Furthermore, Ritter failed to demonstrate that he was qualified to fill the year-round mechanic or night watch positions. Ritter, noting that he had at least some experience as both a night watch person and a mechanic, asserts that he was better qualified than the younger employees who were hired to these positions. Ritter, however, glosses over the fact that he missed 76 days of work over four winters, thereby possibly endangering HND's horses and causing HND to have to pay other workers overtime to cover his position. This pattern of absenteeism forecloses a prima facie showing because it is clear that Ritter could not satisfactorily perform a year- round position at HND. See Kralman, 23 F.3d at 153; see also Robin, 200 F.3d at 1092 (plaintiff's prima facie case fails where he cannot show he is meeting his employer's legitimate expectations); Hong v. Children's Mem'l Hosp., 993 F.2d 1257, 1262 (7th Cir. 1993) (same).

III. Conclusion


For the foregoing reasons, we AFFIRM the grant of summary judgment to HND.

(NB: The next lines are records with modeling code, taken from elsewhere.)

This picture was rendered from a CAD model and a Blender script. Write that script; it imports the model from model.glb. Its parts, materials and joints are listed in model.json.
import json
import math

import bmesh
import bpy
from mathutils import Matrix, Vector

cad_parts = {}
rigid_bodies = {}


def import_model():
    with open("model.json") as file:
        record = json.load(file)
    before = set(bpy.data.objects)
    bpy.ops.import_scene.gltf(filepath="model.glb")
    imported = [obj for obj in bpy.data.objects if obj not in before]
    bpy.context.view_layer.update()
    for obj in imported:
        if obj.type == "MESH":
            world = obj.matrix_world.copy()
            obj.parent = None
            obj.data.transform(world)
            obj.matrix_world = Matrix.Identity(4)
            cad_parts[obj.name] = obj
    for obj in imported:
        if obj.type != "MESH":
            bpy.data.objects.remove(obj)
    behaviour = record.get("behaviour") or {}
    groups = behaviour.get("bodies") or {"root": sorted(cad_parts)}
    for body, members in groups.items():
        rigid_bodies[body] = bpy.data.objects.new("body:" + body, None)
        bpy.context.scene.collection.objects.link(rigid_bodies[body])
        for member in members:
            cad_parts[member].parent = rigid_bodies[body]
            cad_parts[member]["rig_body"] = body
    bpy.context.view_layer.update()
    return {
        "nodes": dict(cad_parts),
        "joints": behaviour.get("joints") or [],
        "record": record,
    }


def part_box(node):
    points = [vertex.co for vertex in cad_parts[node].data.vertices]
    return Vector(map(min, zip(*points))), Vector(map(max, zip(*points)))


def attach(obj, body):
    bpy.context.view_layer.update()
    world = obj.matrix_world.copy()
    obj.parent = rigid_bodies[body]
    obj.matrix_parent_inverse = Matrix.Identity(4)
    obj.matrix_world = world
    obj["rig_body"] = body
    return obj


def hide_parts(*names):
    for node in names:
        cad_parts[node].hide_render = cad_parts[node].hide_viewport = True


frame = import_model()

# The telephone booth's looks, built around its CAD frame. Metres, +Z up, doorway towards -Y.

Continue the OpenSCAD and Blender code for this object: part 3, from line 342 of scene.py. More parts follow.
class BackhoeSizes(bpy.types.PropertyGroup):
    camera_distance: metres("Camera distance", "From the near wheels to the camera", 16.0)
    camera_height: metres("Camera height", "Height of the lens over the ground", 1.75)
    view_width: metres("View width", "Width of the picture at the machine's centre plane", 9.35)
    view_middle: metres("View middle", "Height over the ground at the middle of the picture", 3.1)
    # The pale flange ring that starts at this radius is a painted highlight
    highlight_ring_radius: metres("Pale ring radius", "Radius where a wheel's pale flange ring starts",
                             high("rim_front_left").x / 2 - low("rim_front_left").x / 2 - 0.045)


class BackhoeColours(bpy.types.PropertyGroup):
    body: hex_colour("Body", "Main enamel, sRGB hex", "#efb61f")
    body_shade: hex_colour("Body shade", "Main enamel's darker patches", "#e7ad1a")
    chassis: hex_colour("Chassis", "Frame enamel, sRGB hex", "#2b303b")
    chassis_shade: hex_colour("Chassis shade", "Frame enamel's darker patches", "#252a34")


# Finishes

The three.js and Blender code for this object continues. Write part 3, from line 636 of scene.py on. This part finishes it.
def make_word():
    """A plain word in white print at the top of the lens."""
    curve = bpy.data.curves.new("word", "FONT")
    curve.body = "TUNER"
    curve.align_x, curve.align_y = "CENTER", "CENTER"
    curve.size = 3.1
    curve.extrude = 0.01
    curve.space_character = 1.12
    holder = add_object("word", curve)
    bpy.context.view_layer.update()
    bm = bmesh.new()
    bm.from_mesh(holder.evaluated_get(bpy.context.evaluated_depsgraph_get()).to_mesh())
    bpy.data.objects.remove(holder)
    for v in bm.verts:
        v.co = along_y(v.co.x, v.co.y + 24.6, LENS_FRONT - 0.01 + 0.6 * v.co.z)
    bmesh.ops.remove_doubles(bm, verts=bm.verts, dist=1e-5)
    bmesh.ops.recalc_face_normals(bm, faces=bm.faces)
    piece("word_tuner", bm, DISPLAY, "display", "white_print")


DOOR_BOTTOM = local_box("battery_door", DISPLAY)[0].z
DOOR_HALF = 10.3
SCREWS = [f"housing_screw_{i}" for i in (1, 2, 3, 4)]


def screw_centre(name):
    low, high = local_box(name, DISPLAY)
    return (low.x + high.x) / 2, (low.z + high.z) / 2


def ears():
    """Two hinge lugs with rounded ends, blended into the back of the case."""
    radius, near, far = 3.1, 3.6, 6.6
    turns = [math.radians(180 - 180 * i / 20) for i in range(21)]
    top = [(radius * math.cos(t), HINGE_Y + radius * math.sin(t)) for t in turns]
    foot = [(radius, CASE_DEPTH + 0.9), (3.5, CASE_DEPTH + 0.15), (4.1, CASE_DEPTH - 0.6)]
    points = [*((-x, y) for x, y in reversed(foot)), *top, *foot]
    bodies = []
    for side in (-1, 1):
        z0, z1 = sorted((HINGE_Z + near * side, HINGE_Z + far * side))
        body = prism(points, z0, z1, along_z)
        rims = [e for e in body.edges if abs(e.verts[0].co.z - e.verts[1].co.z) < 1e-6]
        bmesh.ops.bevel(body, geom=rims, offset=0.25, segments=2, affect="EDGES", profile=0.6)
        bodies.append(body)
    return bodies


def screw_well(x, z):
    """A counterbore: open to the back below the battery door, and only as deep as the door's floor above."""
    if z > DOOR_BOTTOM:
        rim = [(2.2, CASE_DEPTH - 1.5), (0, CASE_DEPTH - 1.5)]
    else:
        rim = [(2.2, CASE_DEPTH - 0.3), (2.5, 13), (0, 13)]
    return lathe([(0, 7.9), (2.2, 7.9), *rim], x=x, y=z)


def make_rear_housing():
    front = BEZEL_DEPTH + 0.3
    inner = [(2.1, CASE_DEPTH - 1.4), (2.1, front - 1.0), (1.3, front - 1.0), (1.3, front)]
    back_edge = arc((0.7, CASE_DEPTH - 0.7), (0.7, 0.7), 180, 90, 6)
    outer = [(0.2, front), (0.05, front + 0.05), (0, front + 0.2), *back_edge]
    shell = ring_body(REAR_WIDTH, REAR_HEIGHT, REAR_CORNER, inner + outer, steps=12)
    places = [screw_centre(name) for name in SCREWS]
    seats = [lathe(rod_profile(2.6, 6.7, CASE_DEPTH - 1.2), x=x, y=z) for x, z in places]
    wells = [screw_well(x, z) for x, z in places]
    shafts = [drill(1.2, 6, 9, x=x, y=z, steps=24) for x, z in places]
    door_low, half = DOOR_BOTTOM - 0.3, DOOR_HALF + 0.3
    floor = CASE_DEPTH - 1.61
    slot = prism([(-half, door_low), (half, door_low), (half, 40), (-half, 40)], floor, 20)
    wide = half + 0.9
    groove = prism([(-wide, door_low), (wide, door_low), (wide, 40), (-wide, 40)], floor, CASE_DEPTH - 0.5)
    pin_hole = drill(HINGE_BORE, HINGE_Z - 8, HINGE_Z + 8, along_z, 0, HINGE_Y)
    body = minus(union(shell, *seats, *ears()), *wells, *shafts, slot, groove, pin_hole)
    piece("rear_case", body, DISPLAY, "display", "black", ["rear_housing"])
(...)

Ritter's complaint also named HND's parent compa- ny, Duchossois Industries (DI), as a defendant. The district court granted summary judgment to DI on the ground that DI could not be held liable for the actions of its autonomous subsidiary, HND. Ritter does not challenge this holding on appeal and therefore any claims against DI are waived. See Hentosh v. Herman M. Finch Univ. of Health Sciences/The Chicago Med. Sch., 167 F.3d 1170, 1173 (7th Cir. 1999).


As discussed later, the parties dispute whether Ritter, who worked in a seasonal position, was fired or whether HND simply refused to rehire him.